Gericht: Verwaltungsgerichtshof Baden-Württemberg
Beschluss verkündet am 21.10.2002
Aktenzeichen: 9 S 1790/02
Rechtsgebiete: ARB, VwGO, ZPO, LVwVfG


Vorschriften:

ARB Nr. 3/80 Art. 3 Abs. 1
VwGO § 114
VwGO § 166
ZPO § 114
LVwVfG § 48
LVwVfG § 51
1. Ob die Änderung der höchstrichterlichen Rechtsprechung zur Einbeziehung türkischer Staatsangehöriger in den Kreis der Anspruchsberechtigten für Landeserziehungsgeld der nachträglichen Änderung der Rechtslage gleichzustellen ist, welche dazu berechtigt, von der Behörde die Entscheidung über die Wiederaufnahme negativ abgeschlossener Bewilligungsverfahren zu verlangen, bleibt offen.
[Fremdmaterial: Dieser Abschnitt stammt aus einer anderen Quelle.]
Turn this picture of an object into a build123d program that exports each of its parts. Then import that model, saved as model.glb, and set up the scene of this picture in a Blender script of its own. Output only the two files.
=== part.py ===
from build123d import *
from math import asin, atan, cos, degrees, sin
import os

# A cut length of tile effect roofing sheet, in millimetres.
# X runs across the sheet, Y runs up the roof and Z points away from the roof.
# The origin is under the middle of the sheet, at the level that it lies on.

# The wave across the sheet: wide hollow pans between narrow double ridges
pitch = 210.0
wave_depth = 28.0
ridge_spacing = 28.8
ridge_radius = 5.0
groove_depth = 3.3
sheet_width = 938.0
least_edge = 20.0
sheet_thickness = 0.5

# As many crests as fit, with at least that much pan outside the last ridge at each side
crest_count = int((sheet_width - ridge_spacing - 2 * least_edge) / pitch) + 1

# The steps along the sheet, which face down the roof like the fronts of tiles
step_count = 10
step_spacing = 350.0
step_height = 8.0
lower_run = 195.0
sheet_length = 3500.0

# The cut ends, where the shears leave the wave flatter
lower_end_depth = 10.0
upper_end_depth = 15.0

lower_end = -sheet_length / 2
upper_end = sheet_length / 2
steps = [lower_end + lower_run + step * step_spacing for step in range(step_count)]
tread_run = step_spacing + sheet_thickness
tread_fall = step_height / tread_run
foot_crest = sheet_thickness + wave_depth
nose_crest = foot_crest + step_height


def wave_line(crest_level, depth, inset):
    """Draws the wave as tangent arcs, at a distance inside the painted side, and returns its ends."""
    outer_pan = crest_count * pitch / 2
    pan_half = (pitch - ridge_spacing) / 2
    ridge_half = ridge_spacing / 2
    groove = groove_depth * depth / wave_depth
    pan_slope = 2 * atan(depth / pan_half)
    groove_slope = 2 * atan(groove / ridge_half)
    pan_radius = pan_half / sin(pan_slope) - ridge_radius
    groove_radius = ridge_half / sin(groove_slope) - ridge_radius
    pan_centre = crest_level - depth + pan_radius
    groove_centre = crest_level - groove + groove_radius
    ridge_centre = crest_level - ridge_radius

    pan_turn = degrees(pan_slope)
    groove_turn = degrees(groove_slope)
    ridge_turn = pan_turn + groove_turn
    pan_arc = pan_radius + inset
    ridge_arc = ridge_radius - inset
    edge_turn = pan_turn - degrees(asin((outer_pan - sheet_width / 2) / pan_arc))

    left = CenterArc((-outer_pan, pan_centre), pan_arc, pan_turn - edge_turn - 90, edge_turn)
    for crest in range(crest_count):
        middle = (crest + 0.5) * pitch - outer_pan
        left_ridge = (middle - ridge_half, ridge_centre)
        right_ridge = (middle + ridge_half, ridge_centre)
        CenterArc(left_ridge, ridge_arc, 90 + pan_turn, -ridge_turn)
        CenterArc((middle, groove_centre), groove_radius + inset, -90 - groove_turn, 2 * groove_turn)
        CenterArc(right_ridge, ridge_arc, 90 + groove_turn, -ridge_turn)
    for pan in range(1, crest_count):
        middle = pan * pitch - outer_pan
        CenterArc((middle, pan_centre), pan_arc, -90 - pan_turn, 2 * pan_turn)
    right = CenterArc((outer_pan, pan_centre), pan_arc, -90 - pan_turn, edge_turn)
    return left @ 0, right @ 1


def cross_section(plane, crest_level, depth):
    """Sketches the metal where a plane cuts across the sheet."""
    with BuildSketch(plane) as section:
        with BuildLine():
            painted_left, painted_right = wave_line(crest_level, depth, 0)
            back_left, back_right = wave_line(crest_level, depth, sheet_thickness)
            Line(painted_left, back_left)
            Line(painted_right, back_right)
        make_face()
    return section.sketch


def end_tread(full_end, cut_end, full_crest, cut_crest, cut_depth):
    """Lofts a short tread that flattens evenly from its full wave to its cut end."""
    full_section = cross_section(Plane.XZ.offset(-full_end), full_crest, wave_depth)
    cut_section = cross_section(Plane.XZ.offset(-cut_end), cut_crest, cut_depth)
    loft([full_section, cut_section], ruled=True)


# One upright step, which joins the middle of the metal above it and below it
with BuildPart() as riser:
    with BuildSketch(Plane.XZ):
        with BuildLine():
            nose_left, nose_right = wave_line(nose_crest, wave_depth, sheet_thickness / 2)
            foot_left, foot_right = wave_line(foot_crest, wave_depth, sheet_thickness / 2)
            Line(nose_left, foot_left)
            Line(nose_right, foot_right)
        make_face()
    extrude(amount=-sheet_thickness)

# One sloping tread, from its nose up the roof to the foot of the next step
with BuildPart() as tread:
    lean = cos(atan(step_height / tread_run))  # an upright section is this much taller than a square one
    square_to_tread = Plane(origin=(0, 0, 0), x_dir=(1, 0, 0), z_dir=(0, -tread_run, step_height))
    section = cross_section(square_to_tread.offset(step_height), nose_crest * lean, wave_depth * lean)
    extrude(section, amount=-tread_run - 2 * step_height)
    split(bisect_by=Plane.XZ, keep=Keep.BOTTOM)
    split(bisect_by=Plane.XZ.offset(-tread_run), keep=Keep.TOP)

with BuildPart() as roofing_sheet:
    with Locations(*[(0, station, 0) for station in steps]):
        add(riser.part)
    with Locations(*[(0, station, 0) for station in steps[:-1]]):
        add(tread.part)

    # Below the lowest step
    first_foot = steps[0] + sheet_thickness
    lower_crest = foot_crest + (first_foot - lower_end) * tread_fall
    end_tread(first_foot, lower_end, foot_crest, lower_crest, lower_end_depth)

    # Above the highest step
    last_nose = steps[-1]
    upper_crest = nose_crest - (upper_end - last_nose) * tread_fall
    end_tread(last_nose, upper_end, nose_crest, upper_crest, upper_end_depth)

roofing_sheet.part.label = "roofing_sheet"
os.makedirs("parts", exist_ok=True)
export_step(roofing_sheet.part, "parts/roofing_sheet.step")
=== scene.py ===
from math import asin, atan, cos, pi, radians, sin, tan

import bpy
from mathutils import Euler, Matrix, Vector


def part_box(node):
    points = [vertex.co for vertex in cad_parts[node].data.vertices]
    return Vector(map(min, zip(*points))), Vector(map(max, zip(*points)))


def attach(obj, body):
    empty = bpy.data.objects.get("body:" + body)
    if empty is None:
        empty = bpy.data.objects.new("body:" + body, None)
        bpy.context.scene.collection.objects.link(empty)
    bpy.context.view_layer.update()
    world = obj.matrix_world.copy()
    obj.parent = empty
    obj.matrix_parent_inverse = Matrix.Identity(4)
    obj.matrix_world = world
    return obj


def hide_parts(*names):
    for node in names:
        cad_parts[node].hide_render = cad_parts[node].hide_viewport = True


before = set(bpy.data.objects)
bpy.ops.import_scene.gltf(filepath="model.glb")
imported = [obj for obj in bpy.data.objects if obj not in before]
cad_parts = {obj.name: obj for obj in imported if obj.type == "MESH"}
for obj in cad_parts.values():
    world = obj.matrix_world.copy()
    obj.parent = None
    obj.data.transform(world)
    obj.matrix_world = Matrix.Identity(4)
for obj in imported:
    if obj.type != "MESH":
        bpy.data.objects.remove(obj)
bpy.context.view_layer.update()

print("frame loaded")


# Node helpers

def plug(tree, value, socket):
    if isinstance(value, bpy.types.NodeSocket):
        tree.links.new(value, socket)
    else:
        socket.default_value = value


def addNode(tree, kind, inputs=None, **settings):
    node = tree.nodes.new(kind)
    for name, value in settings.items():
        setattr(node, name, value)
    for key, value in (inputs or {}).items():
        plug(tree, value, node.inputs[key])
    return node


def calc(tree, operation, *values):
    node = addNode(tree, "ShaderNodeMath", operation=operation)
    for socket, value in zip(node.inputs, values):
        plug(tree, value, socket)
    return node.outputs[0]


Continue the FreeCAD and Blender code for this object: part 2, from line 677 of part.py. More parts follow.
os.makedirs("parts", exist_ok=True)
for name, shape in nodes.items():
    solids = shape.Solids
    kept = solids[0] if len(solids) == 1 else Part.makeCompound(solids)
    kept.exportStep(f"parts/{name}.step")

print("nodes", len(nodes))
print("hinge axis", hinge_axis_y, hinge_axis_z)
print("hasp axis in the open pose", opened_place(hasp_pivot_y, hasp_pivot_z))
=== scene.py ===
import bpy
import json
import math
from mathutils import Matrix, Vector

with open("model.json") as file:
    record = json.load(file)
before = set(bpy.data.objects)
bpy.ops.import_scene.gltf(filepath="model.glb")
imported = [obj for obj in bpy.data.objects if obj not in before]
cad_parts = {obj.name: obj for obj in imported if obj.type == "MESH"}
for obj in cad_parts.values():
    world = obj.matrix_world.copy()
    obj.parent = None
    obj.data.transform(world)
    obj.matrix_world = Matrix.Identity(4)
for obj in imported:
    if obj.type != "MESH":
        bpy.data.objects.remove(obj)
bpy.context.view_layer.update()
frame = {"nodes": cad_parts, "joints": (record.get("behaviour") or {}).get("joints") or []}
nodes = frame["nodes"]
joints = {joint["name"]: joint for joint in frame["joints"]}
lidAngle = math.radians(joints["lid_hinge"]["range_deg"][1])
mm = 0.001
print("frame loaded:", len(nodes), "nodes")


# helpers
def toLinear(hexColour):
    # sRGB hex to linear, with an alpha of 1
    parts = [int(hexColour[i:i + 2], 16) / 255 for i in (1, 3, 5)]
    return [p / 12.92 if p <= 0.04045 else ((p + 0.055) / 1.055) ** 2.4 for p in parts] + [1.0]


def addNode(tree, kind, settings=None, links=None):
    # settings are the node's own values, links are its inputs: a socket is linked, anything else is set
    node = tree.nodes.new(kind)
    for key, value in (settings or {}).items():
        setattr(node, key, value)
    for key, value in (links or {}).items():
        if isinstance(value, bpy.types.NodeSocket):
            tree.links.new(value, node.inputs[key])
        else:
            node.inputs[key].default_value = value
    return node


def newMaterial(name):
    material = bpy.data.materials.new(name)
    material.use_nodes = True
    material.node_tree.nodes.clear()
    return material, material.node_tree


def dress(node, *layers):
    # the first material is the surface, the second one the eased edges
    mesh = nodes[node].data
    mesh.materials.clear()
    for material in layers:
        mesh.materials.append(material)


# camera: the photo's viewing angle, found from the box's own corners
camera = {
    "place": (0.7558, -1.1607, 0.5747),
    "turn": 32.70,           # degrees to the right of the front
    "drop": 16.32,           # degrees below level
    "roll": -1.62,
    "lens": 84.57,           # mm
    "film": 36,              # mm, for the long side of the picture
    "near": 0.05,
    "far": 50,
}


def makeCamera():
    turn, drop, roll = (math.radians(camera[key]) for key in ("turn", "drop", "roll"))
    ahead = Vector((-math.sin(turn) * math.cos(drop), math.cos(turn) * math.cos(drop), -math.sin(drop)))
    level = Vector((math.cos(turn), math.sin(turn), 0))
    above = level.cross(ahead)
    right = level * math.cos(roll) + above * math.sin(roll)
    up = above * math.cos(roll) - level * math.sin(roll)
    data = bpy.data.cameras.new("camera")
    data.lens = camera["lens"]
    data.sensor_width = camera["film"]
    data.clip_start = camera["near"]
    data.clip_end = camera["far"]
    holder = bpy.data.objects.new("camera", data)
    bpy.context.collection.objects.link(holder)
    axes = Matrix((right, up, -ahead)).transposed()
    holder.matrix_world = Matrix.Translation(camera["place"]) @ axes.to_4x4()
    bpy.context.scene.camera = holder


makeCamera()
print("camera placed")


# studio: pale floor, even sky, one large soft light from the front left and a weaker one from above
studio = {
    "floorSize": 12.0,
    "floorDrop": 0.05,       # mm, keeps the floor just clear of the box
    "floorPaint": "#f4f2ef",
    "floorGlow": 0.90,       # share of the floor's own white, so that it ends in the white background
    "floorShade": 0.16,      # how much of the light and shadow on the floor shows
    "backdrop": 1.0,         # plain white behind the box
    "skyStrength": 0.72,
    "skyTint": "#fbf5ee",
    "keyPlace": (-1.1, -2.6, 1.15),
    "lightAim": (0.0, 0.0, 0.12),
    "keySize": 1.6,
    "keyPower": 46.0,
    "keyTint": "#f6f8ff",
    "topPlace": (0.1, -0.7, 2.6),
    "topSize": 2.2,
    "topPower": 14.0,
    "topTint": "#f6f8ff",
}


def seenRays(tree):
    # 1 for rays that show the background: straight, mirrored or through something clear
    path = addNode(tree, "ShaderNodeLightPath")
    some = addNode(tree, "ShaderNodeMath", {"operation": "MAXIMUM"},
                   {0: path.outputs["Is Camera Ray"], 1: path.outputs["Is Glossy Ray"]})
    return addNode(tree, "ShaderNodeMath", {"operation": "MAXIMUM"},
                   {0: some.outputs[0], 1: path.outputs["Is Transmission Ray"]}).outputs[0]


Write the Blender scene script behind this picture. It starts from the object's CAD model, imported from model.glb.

2. Der Grundsatz der effektiven Durchsetzung des Europarechts verbietet der Behörde nicht, die Wiederaufnahme negativ abgeschlossener Bewilligungsverfahren nach Ermessen abzulehnen, weil dies die öffentlichen Haushalte rückwirkend mit einer Fülle nicht eingeplanter Mehrausgaben belaste.


VERWALTUNGSGERICHTSHOF BADEN-WÜRTTEMBERG Beschluss

9 S 1790/02

In der Verwaltungsrechtssache

wegen

Landeserziehungsgeld hier: Prozesskostenhilfe

hat der 9. Senat des Verwaltungsgerichtshofs Baden-Württemberg durch den Vorsitzenden Richter am Verwaltungsgerichtshof Schwan, den Richter am Verwaltungsgerichtshof Prof. Dr. Rennert und den Richter am Verwaltungsgericht Reimann

am 21. Oktober 2002

beschlossen:

Tenor:

Die Beschwerde der Klägerin gegen den Beschluss des Verwaltungsgerichts Stuttgart vom 29. Juli 2002 - 1 K 1370/02 - wird zurückgewiesen.

Die Klägerin trägt die Kosten des Beschwerdeverfahrens.

Gründe:

Die Beschwerde bleibt ohne Erfolg. Mit Recht hat das Verwaltungsgericht den Antrag der Klägerin abgelehnt, ihr Prozesskostenhilfe für den ersten Rechtszug zu bewilligen; denn ihre Klage ist ohne Aussicht auf Erfolg (§ 166 VwGO, § 114 ZPO).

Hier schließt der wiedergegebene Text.